Camarones con Tequila (Tequila Shrimp)

Zest and juice of 1 orange
6 Tbsp. butter
1/2 medium onion, finely chopped
2-4 cloves garlic, finely chopped
1-1/2 - 2 lbs. large shrimp, peeled and deveined
1 canned chipotle chile en adobo OR 1 jalapeño, finely chopped
1/4 cup tequila
salt and freshly ground pepper, to taste
chopped fresh cilantro (coriander leaves) for garnish

Place the orange zest in a small strainer and dip into boiling water. Remove immediately and rinse under cold water. Repeat 3 times to remove the bitterness. Pat dry and set aside. 

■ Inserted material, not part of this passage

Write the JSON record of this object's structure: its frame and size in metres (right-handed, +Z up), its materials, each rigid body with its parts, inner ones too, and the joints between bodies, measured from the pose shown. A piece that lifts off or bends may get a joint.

Heat the butter in a large skillet over moderate heat and sauté the onion and garlic for 5 minutes. Add the shrimp and sauté until the shrimp turn pink and begin to curl, 2 to 3 minutes. 

Add the chipotle, tequila, orange zest and juice, salt, and pepper and cook until the shrimp are cooked through and the sauce has reduced by about half, 3 to 4 minutes. Serve garnished with chopped cilantro. Serves 4 to 6.

Bon appetit from the Chef at World Wide Recipes


----------



## GB (Mar 15, 2005)

This sounds great!


----------



## mish (Mar 15, 2005)

Thanks GB. We'll have all that left-over Tequila.  Maybe I can find something to use it for


----------